Возвышенность, уходившую в сторону Уэнтеджа и Фарингдона, заливали косые лучи солнца, а впереди грозно возвышались Уиттенхемские скалы. Свернув направо, они въехали на мост. Посреди моста она коснулась плеча Хьюберта.
-- Помнишь, вон там наверху мы видели зимородков.
Остановив машину, они полюбовались на пустынную гладь реки, словно созданную для этих веселых птиц. Заходящее солнце кропило ее яркими бликами сквозь ветви ив на южном берегу. Казалось, в этой самой тихой реке на свете любое душевное движение человека найдет свой отклик; ничем не нарушая царившего здесь покоя, плавно текла она прозрачной лентой средь золотых полей и грациозных, никнущих к ней деревьев; река жила своей собственной жизнью, полная ласковой силы, прекрасная и величавая.
- Три тысячи лет назад, - сказал Хьюберт, - эта старая река была как те, что я видел в джунглях: хаотический поток во мраке лесной чащи.
Они снова тронулись в путь. Теперь они ехали спиной к солнцу, и все вокруг выглядело как нарочно для них написанный пейзаж.
Они мчались, а небо рдело отсветом заходящего солнца, и убранные поля, над которыми проносились птицы, собиравшиеся на ночлег, постепенно темнели и казались совсем заброшенными.

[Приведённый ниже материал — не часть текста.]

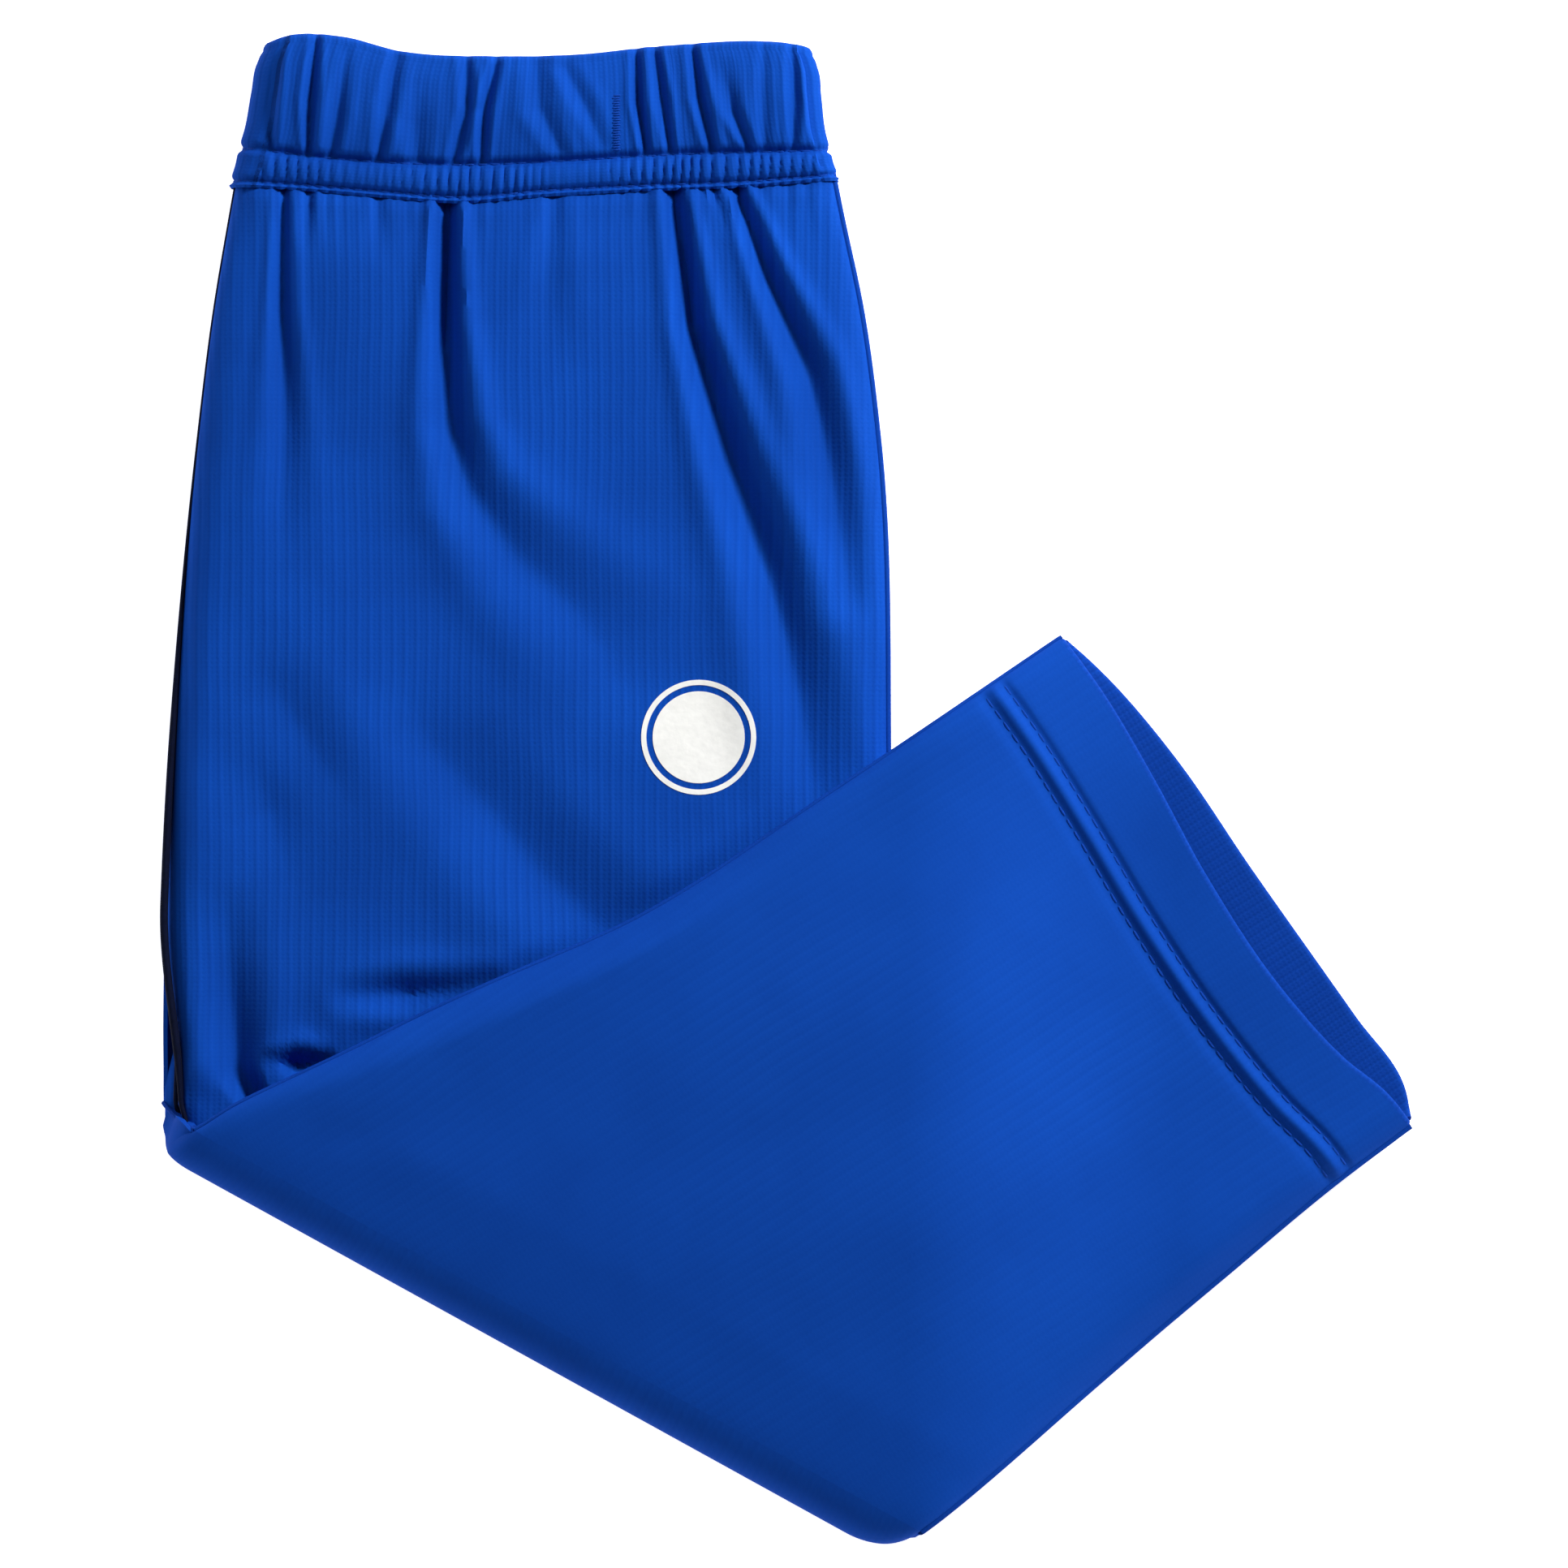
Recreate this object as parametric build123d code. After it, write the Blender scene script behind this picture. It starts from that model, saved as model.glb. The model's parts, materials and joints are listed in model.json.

У ворот усадьбы Кондафорд Динни вышла из машины и, заглядывая брату в лицо, принялась вполголоса напевать: "Она была пастушка, но, боги, как прекрасна!" Впрочем, он возился с машиной и как будто не понял намека.
ГЛАВА ДВЕНАДЦАТАЯ
Трудно понять душу молодого англичанина молчаливого склада. Разговорчивого раскусить куда легче. Его привычки и крав сразу бросаются в глаза и мало влияют на жизнь империи. Горластый, недалекий, вечно недовольный всем и вся, признающий только себе подобных, он напоминает марево, которое мерцает над поверхностью болота и скрывает трясину под ногами. С неизменным блеском витийствует он впустую, тогда как те, кто всю жизнь не щадит себя в интересах дела, никому не видны, но зато имеют вес; ведь чувство, о котором кричат на всех перекрестках, перестает быть чувством, а чувства невысказанные крепнут в душе. У Хьюберта не было ни солидности, ни флегмы, - даже эти спасительные черты человека молчаливого у него отсутствовали. Образованный, впечатлительный и неглупый, он мог бы высказать о своих ближних и о жизни здравые суждения, которые удивили бы людей разговорчивых, но он хранил их про себя. До недавних пор у него к тому же не было для болтовни ни времени, ни возможностей; впрочем, встретив его в курительной, за обеденным столом или в любом другом месте, где орудуют крикуны, вы сразу же видели, что, даже будь у него сколько угодно времени и возможностей, он все равно не превратился бы в болтуна. Он рано ушел на войну, остался в армии, и это помешало ему расширить свои горизонты пребыванием в университете или в столице. Восемь лет в Месопотамии, Египте и Индии, год болезни и экспедиция Халлорсена ожесточили его, сделали нелюдимым и скрытным. Как все люди его склада, он не выносил праздности. Когда он бродил с ружьем и собакой или катался верхом, жизнь еще казалась ему сносной; но без этих любимых занятий он чахнул на глазах.
Через три дня после возвращения в Кондафорд Хьюберт вышел на террасу, держа в руках "Таймс".
- Погляди-ка!
Динни прочла:
"Милостивый государь,
Надеюсь, вы простите мне, что я отнимаю место в вашей газете. Как я узнал, некоторые замечания, высказанные в моей книге "Боливия и ее тайны", опубликованной в июле этого года, показались обидными моему помощнику капитану Хьюберту Черрелу, кавалеру ордена за особые заслуги, ведавшему транспортными средствами экспедиции.